Sunday :25th March 2012 Moorcock Inn- B6259- footbridge over Railway-Ford at Flust Gill-Swarth Fell Pike-Swarth Fell-Wild Boar Fell – Sand Tarn (9.5km- 6 miles)
Monday: 26th march 2012 Sand Tarn-The Nab-Low Dolphinsty-Little Fell-Footbridge over Railway-High Cocklake-Pendragon Castle-Shoregill-Thrang Bridge-Pennine Bridleway-Hell Gill Bridge-Blades- Moorcock Inn (21 kms – 13 miles) Total for two days 30.5 kms (19 miles)
The decision to take a day off was not difficult, the weather forecast was superb and by going on Sunday afternoon and walking Monday, meant I would be free from crowds and take advantage of extra light in the evening of the first day of British Summer Time. I had emailed the Moorcock Inn to see if I could park overnight and they were happy as long as I had a drink or meal before or after the walk – hardly a hard-ship. I had chosen this trip after reading a good account from James Boulter, Martin Rye and Terrybnd’s trip last year. See links to their blog trips at the end of report.
I arrived around 3 in the afternoon after an easy drive in beautiful sunshine. I had a swift drink I shouldered my backpack and walked a short distance along the B6259, before crossing my favorite stretch of railway – the Carlisle to Settle line.
Over the bridge, I turned steeply up hill towards Swarth Fell. The weather was warm and there was no breeze, making it feel even warmer.
Straight away I noticed the large number of midges about so early in the year. I wonder if this coupled with the lack of wind would cause me problems later on.
After a long hot steady climb I arrived at the top of Swarth Fell. Whilst there was water about and I had no problem filling up my Travel Tap bottle, I was quite surprised by how much the little tarns and water holes had shrank. Now I live in the Lincolnshire Wolds, one of the driest parts of the UK. We only had 9mm of rain for the whole of February, but I noted that it was much drier than I expected up on the fells. Will this be a problem in collecting water later on in the year?
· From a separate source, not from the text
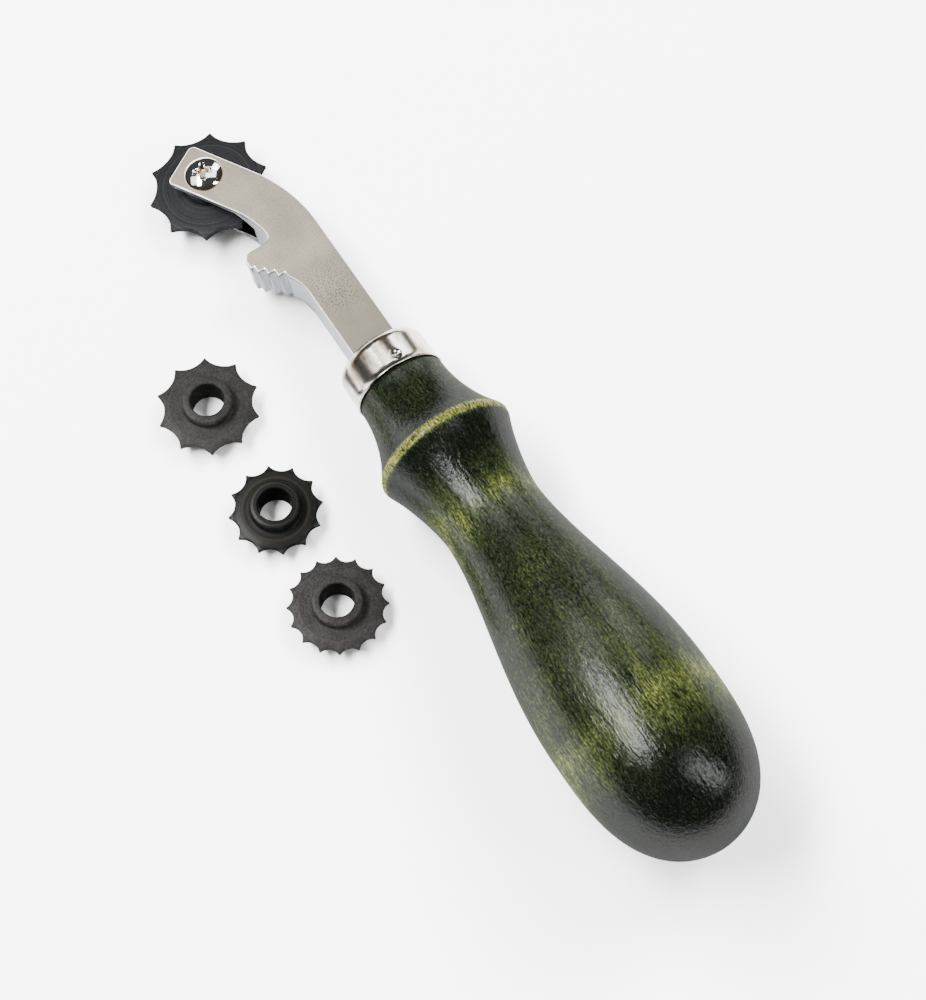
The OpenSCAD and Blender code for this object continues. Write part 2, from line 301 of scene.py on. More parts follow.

I made my way along the broad flat col between Swarth and Wild Boar Fells, meeting my one and only fellow walker during the trip.
A great view of the surrounding landscape from the summit of Wild Boar Fell. I was up here once before in deep snow and dense fog, so I was not able to get an understanding of it relationship with the surrounding area.
I just had to make my way a few hundred metres below to reach Sand Tarn.
Sand Tarn is a real gem and good place for the night. A bit of a breeze to keep off the midges and a fantastic sunset.
I set up camp it was warm enough to brew up and cook an evening meal outside.
Fantastic sunset before early to bed.
After a great night’s sleep ( that’s a great mat the Exped Synmat 7 UL), I awoke just before dawn and was treated to a lovely sunrise. I was hoping for a cloud inversion, but I could only see one in the distance. I had breakfast, packed up and I was away by 7.30 am.
I climbed back towards the summit, the temperature overnight had been down to 6 degrees C , but there was a frost up on top. I strode along the ridge and arrived at the rocky outcrop called The Nab. The sun was already strong and again with no breeze it was going to be another warm day. I stopped to put on some sun-screen and make my way steeply down hill to Low Dolphinsty.
From here there was a short climb to the Summit of Little Fell, before I made my way down to a bridge over the railway and onto a short road section at Cocklakes, where I stopped to take some photos of the ruined Pendragon Castle
Pendragon Castle is reputed to have been founded by Uther Pendragon, father of King Arthur. Details can be found here – Pendragon Castle
Whilst I love the mountains, it is also nice to walk in the valleys between them, although navigating the footpaths and finding the gates and stiles in farmers fields can be a challenge and today was no exception. However it was a very pleasant walk through the woods and little fields making up the Mallestang valley, with all sights, sounds and smells of early spring.
On reaching Thrang, my OS map suggested a pub, with it being so warm I thought a would drop in for a drink. No such luck, the pub had been turned into a house and so my thirst was not yet to be slaked 😦
I crossed the road and on to the Pennine bridleway where I steadily climbed up the hillside until it reached Howe Top where I stopped for lunch at a large outdoor sculpture.
The following two short videos record my thoughts on the trip and show a bit of the surrounding landscape.
After lunch, I continued on the bridleway over Hell Gill Bridge dropping down to the Blades and through the little Farm campsite following the track back to the Moorcock Inn for a well deserved drink. It had been a superb little trip with perfect weather and excellent wild camp spot. I need more trips like this.